**DATA SECTION**

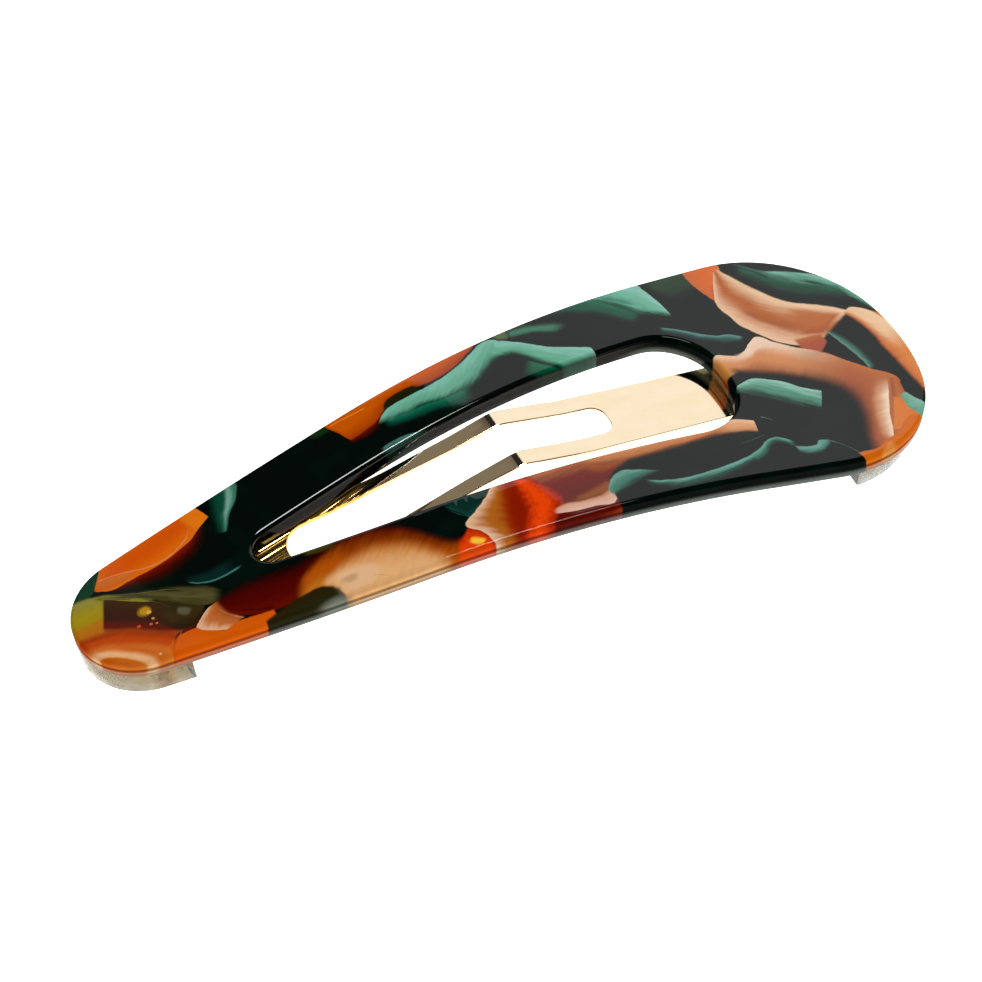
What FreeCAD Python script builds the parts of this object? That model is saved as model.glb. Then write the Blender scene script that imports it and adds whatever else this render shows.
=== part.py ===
import FreeCAD, Part
import math
import os

# Snap hair clip: a bent acetate plate with a teardrop window, a spring steel sheet glued under
# it, and a clear backing pad under each end. Millimetres, +Z up. The clip lies on its two pads.
# X runs along its length from the narrow end to the wide end, and Y across it. The origin is
# under the middle of its length, on the surface that it lies on.

# Driving dimensions of the plate. Outlines are drawn flat, with x from the narrow tip, and bent
# afterwards, the way the sheet is cut and then pressed.
plate_thickness = 1.8
plate_length = 85.0
# Each is a chain of tangent arcs: the narrow tip, a long side, the corner about the shoulder
# point, and the wide end.
plate_outline = {"start": 0.0, "end": plate_length, "tip": 6.5, "shoulder": (72.2, 1.9), "corner": 12.6,
                 "side": 630.0}
window_outline = {"start": 18.0, "end": 66.1, "tip": 1.85, "shoulder": (60.8, 1.3), "corner": 5.25,
                  "side": 375.0}

# The bend of the plate: two flat runs that meet at an angle, joined by one long arc.
bend_angle = 19.4
bend_radius = 94.5
narrow_run = 48.0
wide_run = 37.3

# The spring sheet: a closed frame and, inside it, the tongue.
sheet_thickness = 0.45
glue_gap = 0.03
frame_inset = 1.4
frame_opening = {"start": 12.0, "end": 72.8, "tip": 4.3, "shoulder": (64.6, 1.6), "corner": 6.8,
                 "side": 520.0}
frame_notch = {"start": 11.6, "end": 18.0, "half_width": 3.5}

# The tongue, drawn flat from its root. Each outline corner is (x, half width, radius). Its side
# view is a chain of runs, each with a length and a slope, joined by arcs of the given radii.
root_start = 11.7
tongue_edge = [(0.0, 3.2, 0.3), (13.0, 4.35, 6.0), (20.0, 3.6, 30.0), (28.0, 3.55, 30.0),
               (33.5, 3.75, 20.0), (58.3, 3.35, 2.6)]
slot_edge = [(9.4, 2.8, 2.6), (27.0, 1.95, 30.0), (42.4, 1.75, 1.3)]
tongue_runs = [13.87, 18.2, 6.8, 19.5]
tongue_slopes = [6.0, 13.0, -13.9, -9.3]
tongue_bend_radii = [20.0, 3.0, 20.0]

# The clear pads under the ends, and the pin that locates the sheet in the narrow one.
pad_thickness = 1.8
narrow_pad_end = 8.2
narrow_pad_inset = 0.0
wide_pad_start = 73.5
wide_pad_inset = 0.6
pin_place = 6.8
pin_radius = 0.55
pin_bite = 0.7
pin_clearance = 0.02

reach = 30.0


# Side views: paths in the XZ plane.
def make_path(start, slopes, runs, radii):
    """Pieces of a side view, each with its place along the path, its start point, slope and turn."""
    pieces = []
    x, z = start
    s = 0.0
    trim_before = 0.0
    for number, run in enumerate(runs):
        slope = math.radians(slopes[number])
        turn = math.radians(slopes[number + 1]) - slope if number < len(radii) else 0.0
        radius = radii[number] if number < len(radii) else 0.0
        trim_after = radius * math.tan(abs(turn) / 2)
        length = run - trim_before - trim_after
        pieces.append({"s": s, "length": length, "x": x, "z": z, "slope": slope, "turn": 0.0})
        x, z, s = x + length * math.cos(slope), z + length * math.sin(slope), s + length
        if turn:
            arc = radius * abs(turn)
            pieces.append({"s": s, "length": arc, "x": x, "z": z, "slope": slope, "turn": turn})
            chord = 2 * radius * math.sin(abs(turn) / 2)
            x, z = x + chord * math.cos(slope + turn / 2), z + chord * math.sin(slope + turn / 2)
            s += arc
        trim_before = trim_after
    return pieces


def on_path(path, s, y, height):
    """The point at a distance along the path, y across it and height above it."""
    piece = [p for p in path if p["s"] <= s + 1e-9][-1] if s > 0 else path[0]
    along = s - piece["s"]
    slope, turn = piece["slope"], piece["turn"]
    if turn:
        part_turn = turn * along / piece["length"]
        chord = 2 * piece["length"] / turn * math.sin(part_turn / 2)
        x = piece["x"] + chord * math.cos(slope + part_turn / 2)
        z = piece["z"] + chord * math.sin(slope + part_turn / 2)
        slope = slope + part_turn
    else:
        x = piece["x"] + along * math.cos(slope)
        z = piece["z"] + along * math.sin(slope)
    return FreeCAD.Vector(x - height * math.sin(slope), y, z + height * math.cos(slope))


# Flat outlines.
def teardrop(outline, inset=0.0):
    """Face inside a teardrop of tangent arcs, moved inwards by the inset."""
    tip, corner, side = outline["tip"], outline["corner"], outline["side"]
    tip_centre = FreeCAD.Vector(outline["start"] + tip, 0, 0)
    corner_centre = FreeCAD.Vector(*outline["shoulder"], 0)
    back = corner_centre.x - outline["end"]
    end = (corner ** 2 - back ** 2 - corner_centre.y ** 2) / (2 * (back + corner))
    end_centre = FreeCAD.Vector(outline["end"] - end, 0, 0)
    span = corner_centre - tip_centre
    along = ((side - tip) ** 2 - (side - corner) ** 2 + span.Length ** 2) / (2 * span.Length)
    below = math.sqrt((side - tip) ** 2 - along ** 2)
    ahead = FreeCAD.Vector(span).normalize()
    side_centre = tip_centre + ahead * along + FreeCAD.Vector(ahead.y, -ahead.x, 0) * below

    def touch(centre, radius, other):
        return centre + FreeCAD.Vector(centre - other).normalize() * (radius - inset)

    def arc(first, last, centre, radius):
        middle = centre + ((first + last) * 0.5 - centre).normalize() * (radius - inset)
        return Part.Arc(first, middle, last).toShape()

    tip_point = touch(tip_centre, tip, side_centre)
    side_point = touch(corner_centre, corner, side_centre)
    end_point = touch(corner_centre, corner, end_centre)
    upper = [arc(tip_point, side_point, side_centre, side),
             arc(side_point, end_point, corner_centre, corner)]
    lower = [edge.mirror(FreeCAD.Vector(), FreeCAD.Vector(0, 1, 0)) for edge in upper]
    start_point = FreeCAD.Vector(outline["start"] + inset, 0, 0)
    last_point = FreeCAD.Vector(outline["end"] - inset, 0, 0)
    tip_arc = Part.Arc(FreeCAD.Vector(tip_point.x, -tip_point.y, 0), start_point, tip_point).toShape()
    end_arc = Part.Arc(end_point, last_point, FreeCAD.Vector(end_point.x, -end_point.y, 0)).toShape()
    return Part.Face(Part.Wire(Part.__sortEdges__([tip_arc, end_arc] + upper + lower)))


def rounded_face(edge):
    """Face inside a symmetric outline with rounded corners, given as (x, half width, radius)."""
    corners = edge + [(x, -half_width, radius) for x, half_width, radius in reversed(edge)]
    points = [FreeCAD.Vector(x, y, 0) for x, y, radius in corners]
    edges = []
    ends = []
    for number, (x, y, radius) in enumerate(corners):
        corner = points[number]
        before = (points[number - 1] - corner).normalize()
        after = (points[(number + 1) % len(points)] - corner).normalize()
        half = before.getAngle(after) / 2
        trim = radius / math.tan(half)
        first, last = corner + before * trim, corner + after * trim
        middle = corner + (before + after).normalize() * (radius / math.sin(half) - radius)
        edges.append(Part.Arc(first, middle, last).toShape())
        ends.append((first, last))
    for number, (first, last) in enumerate(ends):
        edges.append(Part.makeLine(last, ends[(number + 1) % len(ends)][0]))
    return Part.Face(Part.Wire(Part.__sortEdges__(edges)))


def strip(start, end, half_width=reach):
    """Face between two cuts across the plate."""
    return Part.makePlane(end - start, 2 * half_width, FreeCAD.Vector(start, -half_width, 0))


# Bending a flat face along a path.
def bend_face(face, path, top, bottom):
    """Solid over a flat face, bent along the path, between two heights above it."""
    solids = []
    for piece in path:
        start, end = piece["s"], piece["s"] + piece["length"]
        if piece is path[0]:
            start -= reach
        if piece is path[-1]:
            end += reach
        if piece["turn"]:
            solids += bent_stretch(face, path, piece, top, bottom)
            continue
        for region in face.common(strip(start, end)).Faces:
            flat = region.extrude(FreeCAD.Vector(0, 0, top - bottom))
            flat.translate(FreeCAD.Vector(-piece["s"], 0, bottom))
            tilt = FreeCAD.Rotation(FreeCAD.Vector(0, 1, 0), -math.degrees(piece["slope"]))
            seat = FreeCAD.Placement(FreeCAD.Vector(piece["x"], 0, piece["z"]), tilt)
            flat.Placement = seat.multiply(flat.Placement)
            solids.append(flat)
    return solids[0].multiFuse(solids[1:]).removeSplitter().Solids[0]


def bent_stretch(face, path, piece, top, bottom, stations=5):
    """Solids over the part of a flat face that lies on an arc of the path."""
    sections = []
    for number in range(stations):
        s = piece["s"] + piece["length"] * number / (stations - 1)
        across = face.common(Part.makeLine(FreeCAD.Vector(s, -reach, 0), FreeCAD.Vector(s, reach, 0)))
        spans = sorted((edge.BoundBox.YMin, edge.BoundBox.YMax) for edge in across.Edges)
        wires = []
        for low, high in spans:
            around = ((low, bottom), (high, bottom), (high, top), (low, top))
            corners = [on_path(path, s, y, height) for y, height in around]
            wires.append(Part.makePolygon(corners + corners[:1]))
        sections.append(wires)
    return [Part.makeLoft(list(wires), True, False) for wires in zip(*sections)]


# The plate's own path is first laid out level, then turned so that both pads' outer edges touch
# the surface, and moved so that the origin lies under its middle.
sheet_top = -plate_thickness - glue_gap
sheet_bottom = sheet_top - sheet_thickness
pad_top = sheet_bottom - glue_gap
pad_bottom = pad_top - pad_thickness


def plate_path(start, slope):
    return make_path(start, [slope, slope - bend_angle], [narrow_run, wide_run], [bend_radius])


level = plate_path((0.0, 0.0), 0.0)
foot_span = (on_path(level, plate_length - wide_pad_inset, 0, pad_bottom)
             - on_path(level, narrow_pad_inset, 0, pad_bottom))
narrow_slope = -math.degrees(math.atan2(foot_span.z, foot_span.x))
turned = plate_path((0.0, 0.0), narrow_slope)
middle_x = (on_path(turned, 0, 0, 0).x + on_path(turned, plate_length, 0, 0).x) / 2
path = plate_path((-middle_x, -on_path(turned, narrow_pad_inset, 0, pad_bottom).z), narrow_slope)

# The tongue leaves the sheet at its root. Its slopes are given for the clip as it lies.
root = on_path(path, root_start, 0, sheet_top)
tongue_path = make_path((root.x, root.z), tongue_slopes, tongue_runs, tongue_bend_radii)
hinge = on_path(tongue_path, 0, 0, -sheet_thickness)


def pin(radius, high, low):
    """Cylinder through the sheet near the narrow tip, square to the plate."""
    top_point, low_point = on_path(path, pin_place, 0, high), on_path(path, pin_place, 0, low)
    return Part.makeCylinder(radius, high - low, low_point, top_point - low_point)


def build_plate():
    plate = bend_face(teardrop(plate_outline).cut(teardrop(window_outline)), path, 0.0, -plate_thickness)
    return plate.cut(pin(pin_radius + pin_clearance, -plate_thickness + pin_bite, pad_bottom)).Solids[0]


def build_frame():
    face = teardrop(plate_outline, frame_inset).cut(teardrop(frame_opening))
    face = face.cut(strip(frame_notch["start"], frame_notch["end"], frame_notch["half_width"]))
    frame = bend_face(face, path, sheet_top, sheet_bottom)
    return frame.cut(pin(pin_radius + pin_clearance, 0.0, pad_bottom)).Solids[0]


def build_tongue():
    face = rounded_face(tongue_edge).cut(rounded_face(slot_edge))
    return bend_face(face, tongue_path, 0.0, -sheet_thickness)


def build_narrow_pad():
    face = teardrop(plate_outline, narrow_pad_inset).common(strip(0.0, narrow_pad_end))
    pad = bend_face(face, path, pad_top, pad_bottom)
    return pad.cut(pin(pin_radius + pin_clearance, 0.0, pad_top - pin_bite)).Solids[0]


def build_wide_pad():
    face = teardrop(plate_outline, wide_pad_inset).common(strip(wide_pad_start, plate_length))
    return bend_face(face, path, pad_top, pad_bottom)


def build_pin():
    return pin(pin_radius, -plate_thickness + pin_bite - pin_clearance, pad_top - pin_bite + pin_clearance)


parts = {
    "acetate_plate": build_plate(),
    "spring_frame": build_frame(),
    "spring_tongue": build_tongue(),
    "narrow_pad": build_narrow_pad(),
    "wide_pad": build_wide_pad(),
    "locating_pin": build_pin(),
}

os.makedirs("parts", exist_ok=True)
for name, shape in parts.items():
    shape.exportStep("parts/" + name + ".step")
    box = shape.BoundBox
    print(name, "valid", shape.isValid(), "volume %.1f" % shape.Volume, "z from %.2f" % box.ZMin,
          "size %.2f x %.2f x %.2f" % (box.XLength, box.YLength, box.ZLength))
print("hinge line at x %.3f z %.3f" % (hinge.x, hinge.z), "narrow slope %.3f" % narrow_slope)
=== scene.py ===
import math
import bpy
import bmesh
from mathutils import Matrix, Vector


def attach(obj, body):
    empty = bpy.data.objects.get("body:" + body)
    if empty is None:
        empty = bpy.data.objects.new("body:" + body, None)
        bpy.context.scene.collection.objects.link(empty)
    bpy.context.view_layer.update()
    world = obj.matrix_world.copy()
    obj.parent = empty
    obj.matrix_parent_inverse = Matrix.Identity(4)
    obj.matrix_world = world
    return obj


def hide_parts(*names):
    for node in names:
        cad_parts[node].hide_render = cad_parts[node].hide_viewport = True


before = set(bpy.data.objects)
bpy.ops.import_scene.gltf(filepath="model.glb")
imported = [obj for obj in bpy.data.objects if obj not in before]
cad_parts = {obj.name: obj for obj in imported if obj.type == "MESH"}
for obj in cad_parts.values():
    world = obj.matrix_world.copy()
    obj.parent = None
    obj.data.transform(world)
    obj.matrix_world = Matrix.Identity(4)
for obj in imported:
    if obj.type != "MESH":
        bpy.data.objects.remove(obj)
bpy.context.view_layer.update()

scene = bpy.context.scene
mm = 0.001               # everything below is worked out in millimetres and scaled once at the end


# bending and drawing helpers, in millimetres

weld = 0.01              # points closer than this become one
hair = 1e-5              # cuts this close to a point go through it
arcSteps = {"tip": 12, "side": 44, "corner": 18, "end": 16}


def layPath(start, slopes, runs, radii):
    # a side view: straight runs joined by arcs, as (distance, x, z, slope, length, turn)
    pieces = []
    x, z = start
    s = before = 0.0
    for number, run in enumerate(runs):
        slope = math.radians(slopes[number])
        hasArc = number < len(radii)
        turn = math.radians(slopes[number + 1]) - slope if hasArc else 0.0
        radius = radii[number] if hasArc else 0.0
        after = radius * math.tan(abs(turn) / 2)
        length = run - before - after
        pieces.append((s, x, z, slope, length, 0.0))
        x, z, s = x + length * math.cos(slope), z + length * math.sin(slope), s + length
        if hasArc:
            arc = radius * abs(turn)
            pieces.append((s, x, z, slope, arc, turn))
            chord = 2 * radius * math.sin(abs(turn) / 2)
            x, z = x + chord * math.cos(slope + turn / 2), z + chord * math.sin(slope + turn / 2)
            s += arc
        before = after
    return pieces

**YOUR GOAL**
Repeat the span of lines that opens with the line holding "pad = bend_face(face, path, pad_top, pad_bottom)" and closes with the line holding "obj.data.transform(world)", exactly as it stands.

**EXERCISE OUTPUT**
    pad = bend_face(face, path, pad_top, pad_bottom)
    return pad.cut(pin(pin_radius + pin_clearance, 0.0, pad_top - pin_bite)).Solids[0]


def build_wide_pad():
    face = teardrop(plate_outline, wide_pad_inset).common(strip(wide_pad_start, plate_length))
    return bend_face(face, path, pad_top, pad_bottom)


def build_pin():
    return pin(pin_radius, -plate_thickness + pin_bite - pin_clearance, pad_top - pin_bite + pin_clearance)


parts = {
    "acetate_plate": build_plate(),
    "spring_frame": build_frame(),
    "spring_tongue": build_tongue(),
    "narrow_pad": build_narrow_pad(),
    "wide_pad": build_wide_pad(),
    "locating_pin": build_pin(),
}

os.makedirs("parts", exist_ok=True)
for name, shape in parts.items():
    shape.exportStep("parts/" + name + ".step")
    box = shape.BoundBox
    print(name, "valid", shape.isValid(), "volume %.1f" % shape.Volume, "z from %.2f" % box.ZMin,
          "size %.2f x %.2f x %.2f" % (box.XLength, box.YLength, box.ZLength))
print("hinge line at x %.3f z %.3f" % (hinge.x, hinge.z), "narrow slope %.3f" % narrow_slope)
=== scene.py ===
import math
import bpy
import bmesh
from mathutils import Matrix, Vector


def attach(obj, body):
    empty = bpy.data.objects.get("body:" + body)
    if empty is None:
        empty = bpy.data.objects.new("body:" + body, None)
        bpy.context.scene.collection.objects.link(empty)
    bpy.context.view_layer.update()
    world = obj.matrix_world.copy()
    obj.parent = empty
    obj.matrix_parent_inverse = Matrix.Identity(4)
    obj.matrix_world = world
    return obj


def hide_parts(*names):
    for node in names:
        cad_parts[node].hide_render = cad_parts[node].hide_viewport = True


before = set(bpy.data.objects)
bpy.ops.import_scene.gltf(filepath="model.glb")
imported = [obj for obj in bpy.data.objects if obj not in before]
cad_parts = {obj.name: obj for obj in imported if obj.type == "MESH"}
for obj in cad_parts.values():
    world = obj.matrix_world.copy()
    obj.parent = None
    obj.data.transform(world)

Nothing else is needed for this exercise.